"Arctic Convoy"

After To Wit: To Woo in 2011, Jess Johnson and I collaborated on another piece, Arctic Convoy. She’d come across a long narrative poem of that title by Kenneth Greenwell, a merchant seaman (actually, a stoker), who served on convoys from Britain to North Russia in World War II and who wrote the poem on one of those voyages, the voyage in which, sailing back to the UK, the ship was attacked by a U-boat and sank with the loss of all hands.

Jess asked me to do what was essentially a dramaturgy job on it, to select those parts which would work effectively and dramatically on stage and leave out those which wouldn’t.

It was the first time I’d ever done any dramaturgy. I’d edited Shakespeare plays in the past. Most directors do—have you ever sat through an uncut Hamlet? I have and it was tiring, as well as being very hard on my bum as the seats in this particular theatre (no names, no pack-drill but it was south of the Thames) at that time were bloody uncomfortable! Audiences at The Globe in Shakespeare’s time must have been harder than us softies nowadays.

But then they could move around, buy and eat pies, drink ale, shout at the players and even pick up the odd prostitute—and it was not unknown for such ladies to service their clients in the theatre!

Anyway, that’s irrelevant. I had done a fair amount of cutting in The Tempest and a wee bit in Romeo and Juliet but this was new, converting one art form to another but without changing a word. The language was a bit overblown at times and there was a fair amount of 'poetic' descriptive writing which seemed to me to be at odds with the often frantic and frequently scary action, especially as this was to be a one-man show. Had we had two voices, one the protagonist and the other a kind of commentator on the action, it might well have been possible to leave in more of the descriptive/poetic parts, so I concentrated on the action.

Happily, Jess liked what I did.

That was to have been the extent of my involvement as Jess was going to direct, but then she decided she wanted to concentrate on the sound effects (of which there were to be—and needed to be—many) and the lighting, so would I take over the direction?

I was perfectly happy to do so, particularly since she had already cast Robbie Lee Hurst as the protagonist and I knew how great he is to work with.

But I also ended up on stage! It was a short piece so Jess, working with singer Claire Kelly, created a scene to precede the 'main event', a recreation of a night out in a wartime pub with landlady Claire singing songs of the period and the audience joining in and some of the pub regulars (me, for example) reading poems of the period.

Incidentally, one of the other readers was a young actor just setting out on his theatre career in his first professional appearance.

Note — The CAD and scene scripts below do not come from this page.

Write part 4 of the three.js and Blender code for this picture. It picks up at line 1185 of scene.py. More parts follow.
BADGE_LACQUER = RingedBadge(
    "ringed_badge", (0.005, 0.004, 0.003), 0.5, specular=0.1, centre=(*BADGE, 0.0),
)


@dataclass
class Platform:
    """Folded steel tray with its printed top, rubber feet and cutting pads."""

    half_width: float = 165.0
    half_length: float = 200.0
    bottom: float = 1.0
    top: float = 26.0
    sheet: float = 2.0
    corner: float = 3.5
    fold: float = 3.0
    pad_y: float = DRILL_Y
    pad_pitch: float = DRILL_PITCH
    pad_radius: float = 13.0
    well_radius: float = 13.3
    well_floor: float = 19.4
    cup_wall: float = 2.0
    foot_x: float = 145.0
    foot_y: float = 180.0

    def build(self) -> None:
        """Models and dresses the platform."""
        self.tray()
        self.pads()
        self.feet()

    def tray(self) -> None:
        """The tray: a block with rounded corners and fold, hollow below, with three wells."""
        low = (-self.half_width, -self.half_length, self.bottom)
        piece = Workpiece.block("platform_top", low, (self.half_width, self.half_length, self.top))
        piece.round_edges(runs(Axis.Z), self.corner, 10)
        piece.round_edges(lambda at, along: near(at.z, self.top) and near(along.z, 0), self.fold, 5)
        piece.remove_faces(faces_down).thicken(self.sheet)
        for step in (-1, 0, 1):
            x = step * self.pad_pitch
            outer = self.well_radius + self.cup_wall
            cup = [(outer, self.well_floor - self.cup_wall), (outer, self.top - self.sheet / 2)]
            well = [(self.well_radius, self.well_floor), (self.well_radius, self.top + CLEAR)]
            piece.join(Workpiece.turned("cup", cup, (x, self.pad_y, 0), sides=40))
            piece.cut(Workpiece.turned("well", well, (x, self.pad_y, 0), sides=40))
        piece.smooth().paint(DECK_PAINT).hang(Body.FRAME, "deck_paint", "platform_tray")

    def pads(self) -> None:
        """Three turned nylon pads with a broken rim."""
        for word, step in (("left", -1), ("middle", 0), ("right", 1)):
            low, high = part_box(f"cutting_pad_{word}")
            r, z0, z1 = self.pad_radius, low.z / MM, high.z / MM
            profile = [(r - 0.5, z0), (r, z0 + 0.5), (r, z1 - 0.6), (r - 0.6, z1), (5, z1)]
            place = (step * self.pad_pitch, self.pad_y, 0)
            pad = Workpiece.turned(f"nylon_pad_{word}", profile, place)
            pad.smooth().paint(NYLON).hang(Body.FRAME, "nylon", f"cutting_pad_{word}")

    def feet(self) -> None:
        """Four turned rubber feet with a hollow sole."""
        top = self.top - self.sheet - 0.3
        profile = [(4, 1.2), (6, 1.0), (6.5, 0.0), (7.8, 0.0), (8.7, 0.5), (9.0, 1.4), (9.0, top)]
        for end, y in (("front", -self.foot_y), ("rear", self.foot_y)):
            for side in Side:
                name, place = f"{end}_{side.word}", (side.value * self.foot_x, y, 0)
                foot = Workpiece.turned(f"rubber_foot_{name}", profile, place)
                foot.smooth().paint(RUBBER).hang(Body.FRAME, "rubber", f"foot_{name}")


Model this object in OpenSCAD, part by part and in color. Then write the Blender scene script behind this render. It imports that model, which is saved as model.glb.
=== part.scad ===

He was Bob Nicholson, now one half of the best children’s theatre company in the region, Kitchen Zoo.

We played at the Jazz Café in Pink Lane where Jess ran the Pink Lane Poetry and Performance evenings which had a big, enthusiastic following. There it was seen by a friend of Jess, Bertie Forster, who suggested that it would go down well in the Low Lights Tavern, the oldest pub in North Shields, situated on the Fish Quay.

It was his local and he made all the arrangements, so we played in a tiny room (it even had a coal fire) into which we could just squeeze the play and an audience of fewer than 40 people. But what a brilliant venue it is! They’d had music gigs in the room but this was the first time for theatre, and it proved so popular that it has become a regular venue, especially for Coast-based theatre company Cloud Nine.

And KG Productions were to go back there a few years later.